The most efficient way to send the bits is as raw binary via an 8-bit clean channel. If that's not available, for example because we need to put them in an URL, then we must do some sort of channel encoding as seen in the present source code. Notice that this will necessarily expand the message, which is the opposite of "compression" that you mentioned. To send a 24-bit message as hex we could send six ASCII characters, or as Base64 we could send four characters. If the message is initial prefix of sha256() output, then we have "truncated" the hash, trading bandwidth for security.

---

This code achieves its design goals. We might wish to slightly adjust the design. A small amount of refactoring is indicated.

I would be happy to delegate or accept maintenance tasks on this codebase.

Answer 2

You are using a JavaScript library to do this, which will result in terrible performance.

You are much better off using a native library. For instance, in NodeJS you can do the following:

const { createHash } = require('crypto');

function sha256inb64(value) {
    const hash = createHash('sha256');
    hash.update(value);
    return hash.digest('base64');
}

I've deliberately kept the name short. This returns the digest directly as base 64 which is much faster to encode and doesn't limit the output size.

You can limit the number of output characters to 8 by using hash.digest('base64').substring(0, 8) in the code provided on top.

Note that this only provides (8 / 4) * 3 = 6 bytes or 48 bits of security, so it is not considered cryptographically secure anymore, rendering the SHA256 function next to useless.

If you don't need cryptographic security then there are a lot faster hashes available, see e.g. a comparison of hashes here.

---

function stringToInt(string) {

What does this even mean? What does it mean for a string to be put into an integer? Will it create an integer of any particular size? It doesn't constrain the input string for certain.

Otherwise the base conversion seems to be reasonable.

---

int = Math.floor(int / base);

This is definitely restricting the input size.

function intToString(int) {

Same problem with the naming, although it at least seems to be the reverse operation of stringToInt.

---

function sha_256(value) {

This name is a terrible name for this particular function. You're using a sha256 that - for some bad reason - always returns hexadecimals. Now by adding an underscore it suddenly returns the a value after "compression" in a different text encoding? It isn't explained why, why it is useful or that it is "compressed" as claimed.

let bits = hexToBytes(sha256(value) /* returns a hex string */ )

Wait, what? Does it return bits, bytes or hexadecimals? You are aware that those are different concepts, right? It returns bytes as indicated.

for (let i = 0; i < bits.length; i += 8) {
    const a = bits[i];
    const b = bits[i + 1];
    const c = bits[i + 2];
    const d = bits[i + 3];
    const e = bits[i + 4];
    const f = bits[i + 5];
    const g = bits[i + 6];
    const h = bits[i + 7];
    const chunk = intToString(a + b + c + d + e + f + g + h);
    str += chunk.padStart(2, '0');
}

Note I've used the correct but rolled back code of the question here, as the original code doesn't make any sense by itself. That edit should not have been rolled back.

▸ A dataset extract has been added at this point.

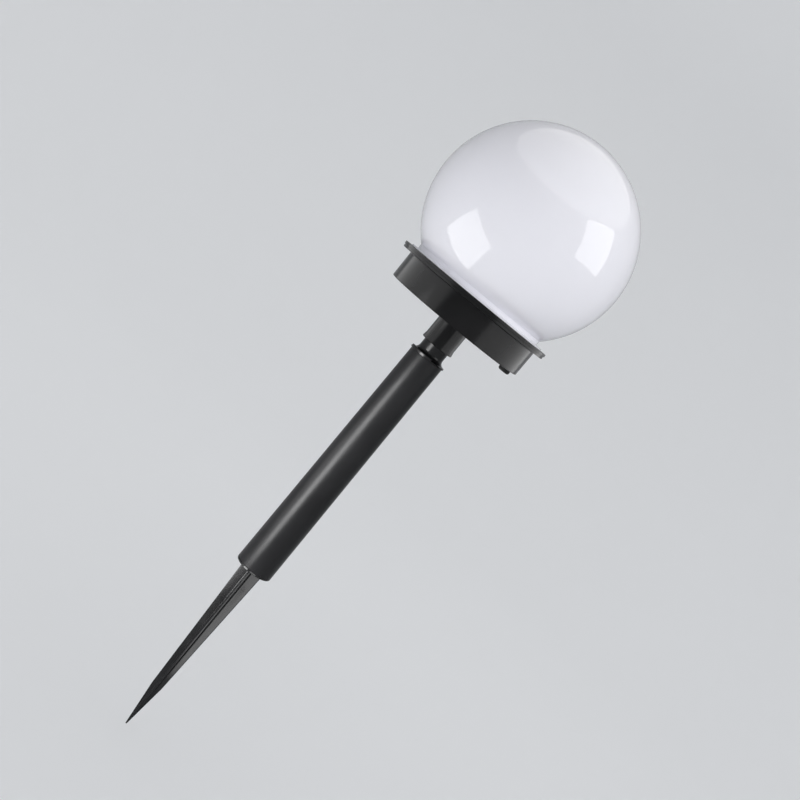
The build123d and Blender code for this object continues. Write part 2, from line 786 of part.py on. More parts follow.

If you're doing the counting instead of the computer then you're probably doing something wrong. You can add up to a total using an inner for loop.

Worse is that adding values is really dangerous when it comes to "compression"; it is of course clear that 1 + 2 will add up to the same value as 2 + 1. If you do that with a lot of values then it will allow an attacker to quickly find collisions. Just taking the first characters is likely more secure - and it cannot be less secure.